To understand it we must deep into the Spark code and we see that when we call the where method the filter method is executed.

We have these two method to choice do to fact that for people which the SQL is the origin the where() method is more natural, but for people which come from programming world the filter() method is obvious.

def where(condition: Column): Dataset[T] = filter(condition)

As usual we will focus on the examples of Spark code and Scala programming language.

Spark filter() Function On DataFrame Or DataSet

As I described earlier the where() function is an alias for filter() method, so we will only focus on the syntaxes for filter() function.

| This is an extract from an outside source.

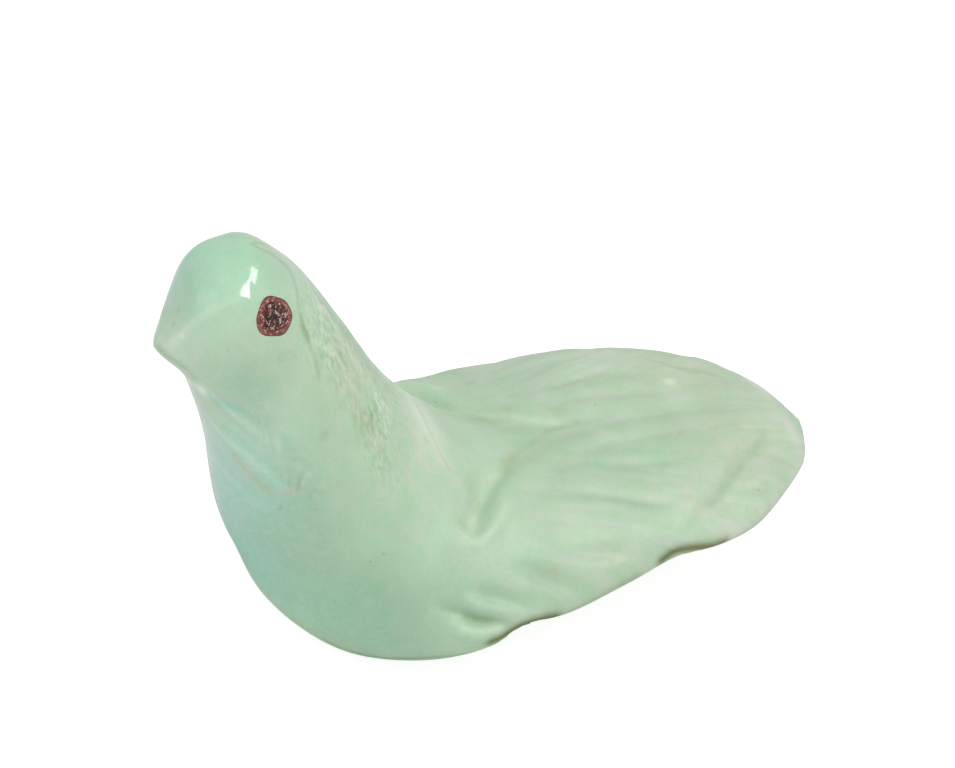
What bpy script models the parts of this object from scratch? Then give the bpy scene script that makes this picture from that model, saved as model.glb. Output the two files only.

Spark comes to us with 4 possible syntaxes:

// Filters rows using the given condition.
def filter(condition: Column): Dataset[T] 

// Filters rows using the given SQL expression.
def filter(conditionExpr: String): Dataset[T]

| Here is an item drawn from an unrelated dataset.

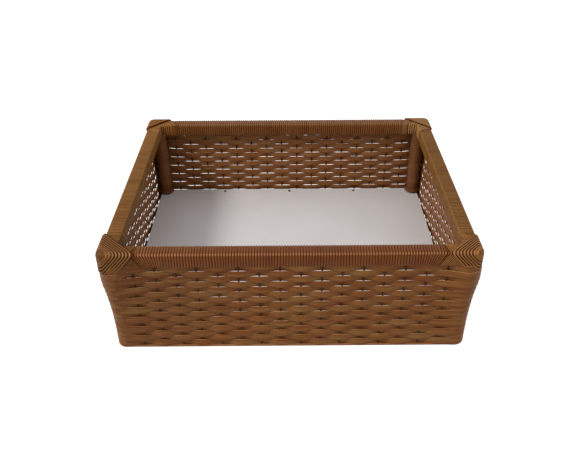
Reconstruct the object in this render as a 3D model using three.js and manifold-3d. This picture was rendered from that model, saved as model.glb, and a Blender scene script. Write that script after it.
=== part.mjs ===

// Returns a new DataFrame or Dataset that only contains elements where func returns true.
def filter(func: T => Boolean): Dataset[T] 
def filter(func: FilterFunction[T]): Dataset[T] 

Example Data

As usual at the beginning we will create the input DataFrame which we will use in the next examples.

  val carsData = Seq(
    ("Ford Torino", 140, 3449, "US"),
    ("Chevrolet Monte Carlo", 150, 3761, "US"),
    ("BMW 2002", 113, 2234, "Europe"),
    ("Volkswagen Model 111", 97, 1834, "Europe"),
    ("Datsun 510 (sw)", 97, 2288, "Japan")
  )
  val columns = Seq("car", "horsepower", "weight", "origin")
  val carsDf = carsData.toDF(columns: _*)

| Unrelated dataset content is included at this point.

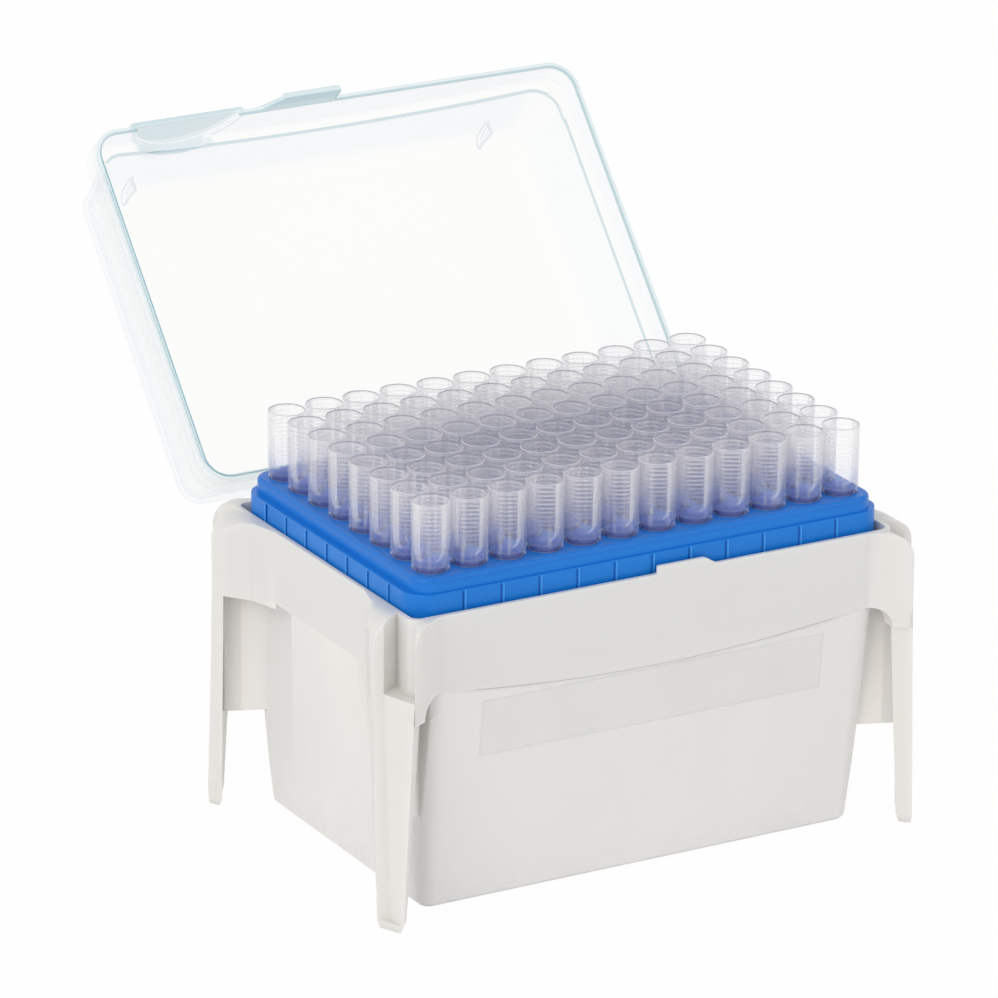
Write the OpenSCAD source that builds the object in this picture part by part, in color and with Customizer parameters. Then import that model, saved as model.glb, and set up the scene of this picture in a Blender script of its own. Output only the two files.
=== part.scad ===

The carsDf schema and data is:

root
 |-- car: string (nullable = true)
 |-- horsepower: integer (nullable = false)
 |-- weight: integer (nullable = false)
 |-- origin: string (nullable = true)

+---------------------+----------+------+------+
|car                  |horsepower|weight|origin|
+---------------------+----------+------+------+
|Ford Torino          |140       |3449  |US    |
|Chevrolet Monte Carlo|150       |3761  |US    |
|BMW 2002             |113       |2234  |Europe|
|Volkswagen Model 111 |97        |1834  |Europe|
|Datsun 510 (sw)      |97        |2288  |Japan |
+---------------------+----------+------+------+

Spark filter() DataFrame Using Column Condition

In the first example we will focus on filtering data by condition: Column. Scroll a little bit up to see the first syntax.

In Spark we can refer to DataFrame column in 4 ways:

Please find the 8 equivalent syntaxes which give the same result. 4 for filter() and 4 for where() function:

  carsDf.filter(col("origin") === lit("US")).show()
  carsDf.filter($"origin" === lit("US")).show()
  carsDf.filter(carsDf("origin") === lit("US")).show()
  carsDf.filter('origin === lit("US")).show()

  carsDf.where(col("origin") === lit("US")).show()
  carsDf.where($"origin" === lit("US")).show()
  carsDf.where(carsDf("origin") === lit("US")).show()
  carsDf.where('origin === lit("US")).show()

Spark Filter DataFrame Rows Using The Given SQL Expression

The previous example was more for people which comes from programming world. For people which the SQL is more natural way to operate on data the second method will more self-explanatory.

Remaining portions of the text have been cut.